The first Anglo-Afghan War
It would undoubtedly have been difficult for Russia to realise her Asiatic ambitions from distant Moscow, and to advance on the frontier of the British Indian Empire by traversing the frowning plateau of Afghanistan and then by defeating the trained army of the the Punjab, whose ruler was a British ally. Nevertheless the movements of Russia alarmed British statesmen. They largely influenced Lord William Bentinck’s policy towards the Amirs of Sind and created much uneasiness in the mind of Lord Auckland, especially when the Amir of Afghanistan, annoyed with the English for their refusal of help against the Sikhs, had begun negotiations with Persia and Russia. This ” Russophobia ” also deeply stirred the Whig Cabinet of Lord Melbourne in England. The enterprising Foreign Secretary, Lord Palmerston, saw in Russian designs “imminent peril to the security and tranquillity ” of the Indian Empire, and goaded on the Government of India to take effective steps to checkmate them. The Secret Committee of the Court of Directors wrote to the Governor-General on the 25th June, 1836, to “judge as to what steps it may be proper and desirable . . . to take to watch more closely, than has hitherto been attempted, the progress of events in Afghanistan and to counteract the progress of Russian influence in a quarter which, from its proximity to our Indian possessions, could not fail, if it were once established, to act injuriously on the system of our alliances and possibly to interfere even with the tranquillity of our own territory. The mode of dealing with this very important question, whether by despatching a confidential agent to Dost Muhammad of Kabul merely to watch the progress of events, or to enter into relations with this chief, either of a political or merely, in the first instance, of a commercial character, we confide to your discretion, as well as the adoption of any other measures that may appear to you desirable in order to counteract Russian advances in that quarter, should you be satisfied from the information received from your agents on the frontier, or hereafter from Mr. McNeill, on his arrival in Persia, that the time has arrived at which it would be right for you to interfere decidedly in the affairs of Afghanistan. Such an interference would doubtless be requisite, either to prevent the extension of Persian dominion in that quarter, or to raise a timely barrier against the impending encroachments of Russian influence”.
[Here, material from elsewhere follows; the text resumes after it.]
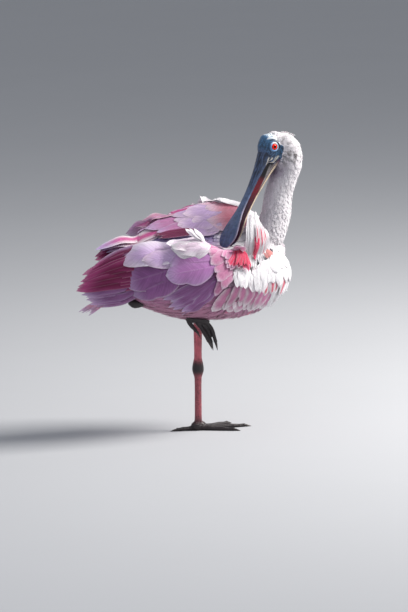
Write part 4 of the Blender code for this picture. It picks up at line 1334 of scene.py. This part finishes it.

n the strength of this despatch, the Governor-General sent Alexander Burnes from Bombay to Kabul in November, 1936, under the pretence of a commercial mission, but in reality, as Burnes himself says, “to see into affairs and judge of what was to be done hereafter”. Burnes reached Kabul on the 20th September, 1837 Dost Muhammad, who obviously preferred the friendship of the English to that of the Russians, expressed his willingness to accept British overtures, provided the British Government agreed to put pressure on Ranjit Singh to restore Peshawar to him. Burnes also recommended an alliance with the Amir. But Lord Auckland and his two secretaries, William Macnaghten and John Colvin, turned a deaf ear to his suggestion. The hope of an Anglo-Afghan alliance was thus destroyed, and Burnes’ mission having failed, he left Kabul on the 26th April, 1838. Disappointed in securing British friendship, the Amir naturally sought Perso-Russian alliance, and the Russian envoy, Viktevitch, who had been hitherto treated “in a scurvy and discouraging manner”, was received by him with much favour.
Lord Auckland, who had so recently pleaded the doctrine of non-intervention in the affairs of other States when Dost Muhammad solicited British help in the recovery of Peshawar from the Sikhs now felt no scruple in taking steps to depose Dost Muhammad and to restore the exiled Shah Shuja, to the throne of Kabul with the help of Ranjit Singh. To carry this resolve into effect, he sent Macnaghten, Secretary to the Government, to Lahore, and a Tripartite Treaty was signed between Shah Shuja, Ranjit Singh and the English on the 26th June, 1838. A war of the English with Afghanistan was a logical outcome of this step. On the lst October, 1838, the Governor-General issued from Simla a manifesto by way of an official justification of the intended war in which, as Herbert Edwardes writes, “the views and conduct of Dost Muhammad were misrepresented with a hardihood which a Russian statesman might have envied”. “Lies were heaped upon lies” in the Simla manifesto. The Governor-General’s remark about Dost Muhammad’s “unprovoked attack upon our ancient ally” has been aptly compared by Totter “for truthfulness with the wolf’s complaint in the fable against the lamb”.